Hit Refresh is also the title of Nadella's book published by Harper Collins India. Launched on September 26, 2017, the book is now available in English, Tamil and Telugu. The Hindi edition will be available at the end of November. Microsoft noted that Nadella will donate all proceeds from his book to Microsoft Philanthropies.

At the event, Nadella also shared his views on future technology trends that will impact society. Here are some of the key highlights from the discussion-

"You are the culmination of your own life experiences"

Kumble noted that Delhi holds a special place in his heart because he had got his 'perfect 10' wicket haul, captained the Indian cricket team in a test match for the first time in this city, and also played his last international game here. Nadella joked and said,

As you were introducing all the things you've done in Delhi, I was thinking to myself and noting that the only (noteworthy) thing I did in Delhi was watch a match at Feroz Shah Kotla.

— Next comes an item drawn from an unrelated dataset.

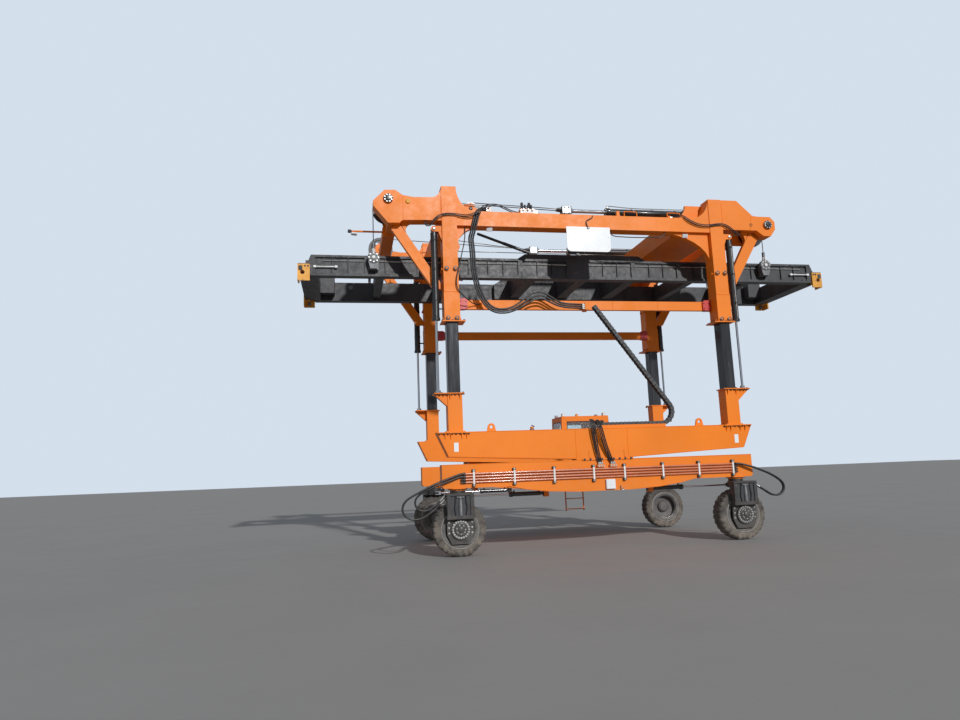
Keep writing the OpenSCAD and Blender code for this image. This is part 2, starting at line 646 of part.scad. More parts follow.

Kumble, in turn, teased Nadella, saying that if the now CEO of Microsoft had pursued his cricketing career as an off-spinner, then the two of them could have forged a partnership on the field by being leg-spinners and off-spinners respectively.

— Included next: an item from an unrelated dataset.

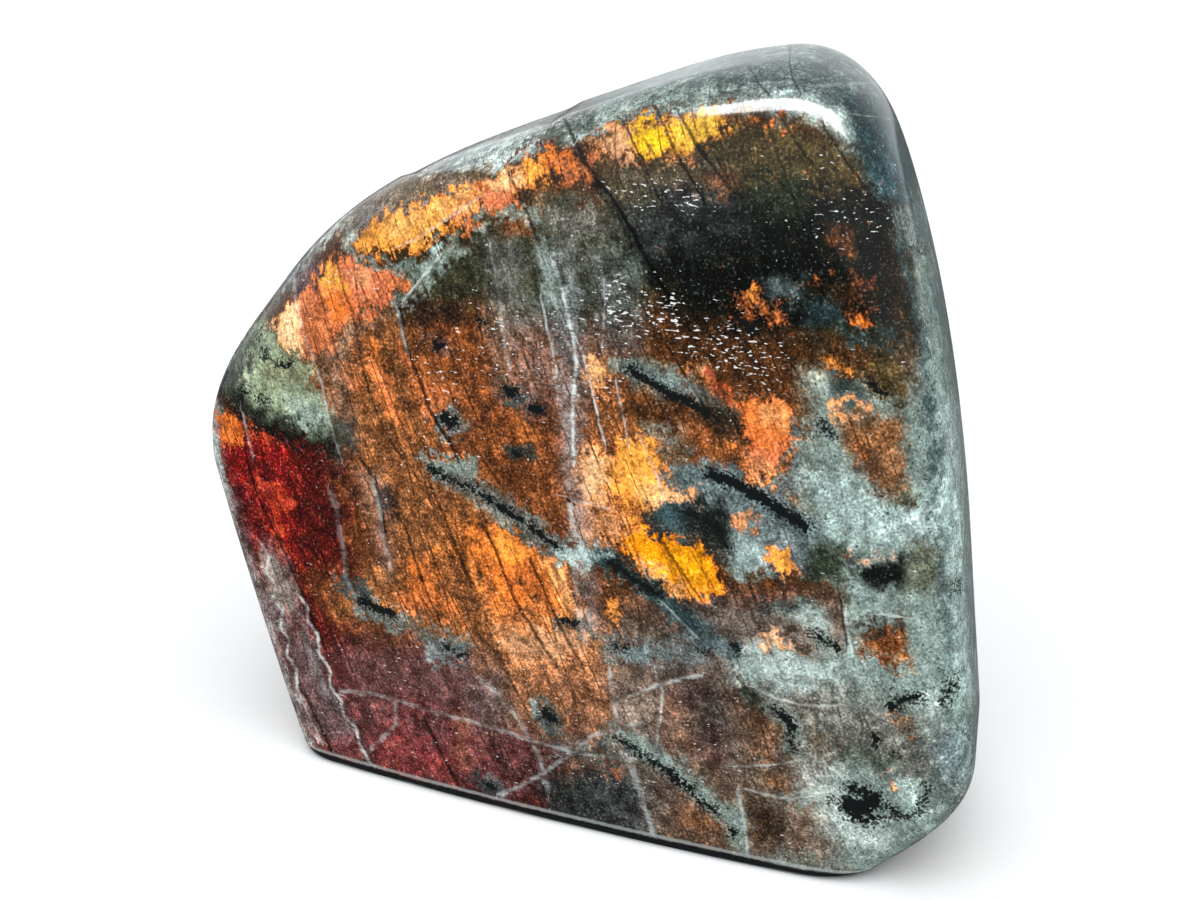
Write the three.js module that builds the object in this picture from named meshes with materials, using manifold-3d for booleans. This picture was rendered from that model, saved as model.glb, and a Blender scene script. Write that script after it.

Satya Nadella speaking on stage

Moving on, Kumble asked Nadella that in his many roles as a cricketer, parent and leader, what values he holds dear to himself. Nadella noted,

You are the culmination or combination of your own life experiences. Whether it is the team sport you play growing up, you as a parent and then you as a leader. You sometimes think that you can compartmentalise. One should, but one really can't. We are more integrated in terms of who we are and what experiences shaped us.

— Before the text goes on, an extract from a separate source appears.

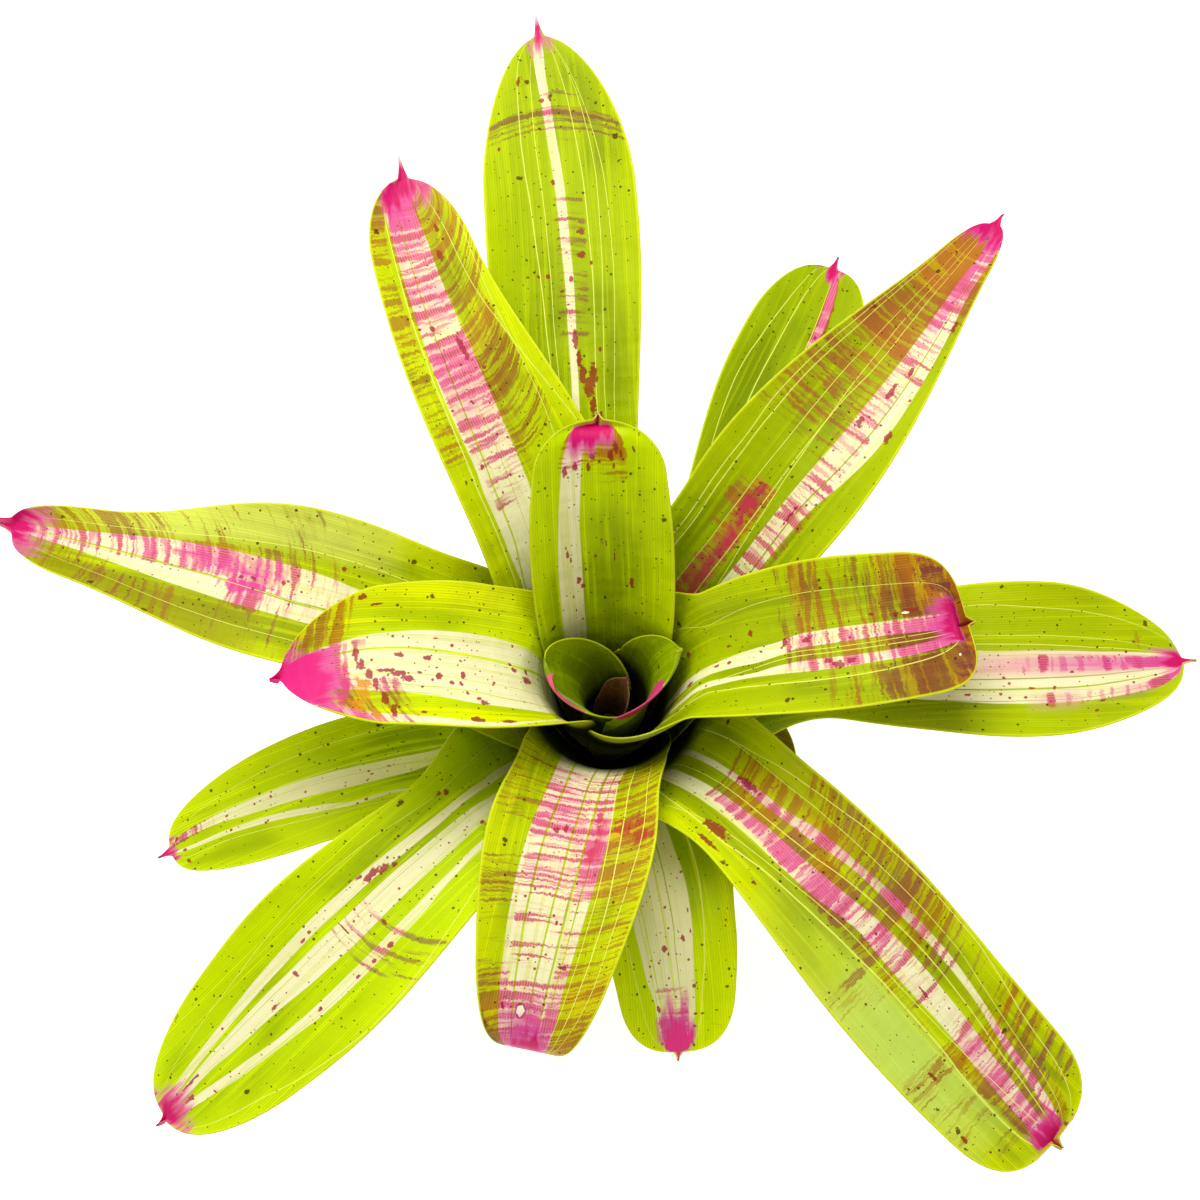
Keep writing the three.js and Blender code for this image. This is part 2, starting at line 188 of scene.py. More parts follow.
def stem_wood():
    """Fibrous bark with paler ring scars, and the bare wood of the cut face."""
    wood = Finish("woody_stem")
    place = wood.add("TexCoord", {}).outputs["Object"]
    x, y, z = wood.parts(place)
    turn = wood.times(wood.calc("ARCTAN2", y, x), FIBRES_ROUND)
    reach = wood.add("VectorMath", {0: place}, operation="LENGTH").outputs["Value"]
    reach = wood.times(reach, 1 / MM)
    fibres = wood.grain(turn, reach, 0.55, 0.06, 4.0)
    rings = wood.grain(turn, reach, 0.04, 0.9, 2.0, seed=3.0)
    bark = wood.wash(dye(BARK), dye(PALE_BARK), wood.ramp(fibres, 0.35, 0.68))
    bark = wood.wash(bark, dye(SCAR_BARK), wood.ramp(rings, 0.5, 0.72, 0.0, 0.55))
    cut = wood.wash(dye(CUT_WOOD), dye(CUT_RINGS), wood.ramp(rings, 0.4, 0.65))
    bark = wood.wash(bark, cut, wood.ramp(z, 0.1 * MM, 0.6 * MM, 1.0, 0.0))
    roughness = wood.ramp(fibres, 0.3, 0.7, 0.9, 0.68)
    wood.set(Base_Color=bark, Roughness=roughness, Specular_IOR_Level=0.25)
    wood.relief(wood.plus(fibres, rings), 0.6 * MM)
    return wood.material


stand_piece("woody_stem", turn_stem(), stem_wood(), "stem")


# ---- Heart leaf ----
# The youngest leaf, still a small rolled spike deep in the cup. Like every leaf it is
# one closed shape: a sheath that clasps the stem, and a blade that opens out of it.

SEAT_GAP = 0.3
SEAT_PITCH = 33.0
OLDEST_PLACE = 17
SHEATH_HANDLES = (7, 15)
THROAT_HANDLE = 0.3
ARCH_STEPS = 200
COLUMNS = 36
ROWS = 170
MARGIN_CROWDING = 0.35
ROWS_TO_THROAT, ROWS_TO_NOSE, ROWS_TO_SPINE = 0.13, 0.72, 0.94
LONGEST_NOSE = 0.7
FOOT_HALF_THICKNESS = 0.572
BLADE_HALF_THICKNESS = 0.528
MARGIN_THINNING = 0.4
SPINE_HALF_WIDTHS = (0.45, 2.4)
OPENS_BELOW = 10
LEFT_WAVE_LAG = 0.4
FLATTEST_CURL = 0.01


def held_in(value, low=0.0, high=1.0):
    return min(max(value, low), high)


def smooth(value):
    value = held_in(value)
    return value * value * (3 - 2 * value)


class Arch:
    """A stretch of midrib, in radius and height, measured along its own length."""

    def __init__(self, start, start_pitch, start_handle, end, end_pitch, end_handle):
        a = math.radians(start_pitch)
        b = math.radians(end_pitch)
        self.p = (
            Vector(start),
            Vector(start) + start_handle * Vector((math.cos(a), math.sin(a))),
            Vector(end) - end_handle * Vector((math.cos(b), math.sin(b))),
            Vector(end),
        )
        points = [self.spot(step / ARCH_STEPS) for step in range(ARCH_STEPS + 1)]
        self.run = [0.0]
        for before, point in zip(points, points[1:]):
            self.run.append(self.run[-1] + (point - before).length)
        self.length = self.run[-1]

    def spot(self, t):
        p0, p1, p2, p3 = self.p
        s = 1 - t
        return s * s * s * p0 + 3 * s * s * t * p1 + 3 * s * t * t * p2 + t * t * t * p3

    def at(self, share):
        """The point and the slope at a share of the length."""
        goal = held_in(share) * self.length
        low, high = 0, ARCH_STEPS
        while high - low > 1:
            middle = (low + high) // 2
            low, high = (middle, high) if self.run[middle] <= goal else (low, middle)
        t = (low + (goal - self.run[low]) / (self.run[high] - self.run[low])) / ARCH_STEPS
        p0, p1, p2, p3 = self.p
        slope = (1 - t) ** 2 * (p1 - p0) + 2 * (1 - t) * t * (p2 - p1) + t * t * (p3 - p2)
        return self.spot(t), slope.normalized()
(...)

Kumble noted that while compartmentalisation is a difficult skill, in general, he was able to utilise it to good effect because of the environment he grew up in as the son of a headmaster. He noted that when he was on the cricket field, he focussed solely on cricket and then off the field he was able to focus only on his studies.

Nadella then shared that a value that he has learnt to deeply appreciate is empathy. While most of us (Nadella included) are not born with an innate capability of empathy, the ability to put oneself in another persons' shoes and "see more of us in them and them in us" is a value he has come to realise.

One of the key ingredients of success for us as individuals, or as institutions, or societies, is the ability to hit refresh. Nadella noted that in the foreword of his book, Bill Gates captured the logic of the concept of 'Hit Refresh' perfectly. He said,

When you hit refresh on the browser you don't want to change everything. You only want to change the things that need changing, in order to optimise for the page load time.

The 'Hit Refresh' moments for Anil Kumble

Kumble noted that as a cricketer he had to hit refresh at the start and end of every series, because the dynamics involved in each series of cricket matches is different. But one moment where hitting refresh changed Kumble's career, which was at the crossroads, was in 2003 when India toured Australia. Kumble was in his thirties and competing for a place in the playing 11. There were questions about his retirement.


L to R- Anil Kumble speaking as Satya Nadella looks on

Kumble got an opportunity in the second test at Adelaide and he relied on innovation during a tough spot in the game. He bowled a different variation of his googly and setup fields for an off-spinner (despite him being a leg spinner). Kumble was able to pick up six wickets, and then through a strong batting effort by Rahul Dravid and VVS Laxman India was able to win the match.

Kumble noted that his learning was that one can always make subtle changes and enjoy challenges. One has to accept certain failures. He said,

You can't be at the top of your game all the time.

Nadella's hit refresh moments on the personal front

Nadella recalled that he was 29 when he and his wife were expecting their first child. He was excited and also wondering how the newborn would change their life. But when his son, Zain, was born, Nadella realised that it wasn't anything like he had envisioned. His son had gone through in-utero asphyxiation and was born with cerebral palsy. The first few years were tough for the family. He was initially distraught and wondered why this had happened to his family.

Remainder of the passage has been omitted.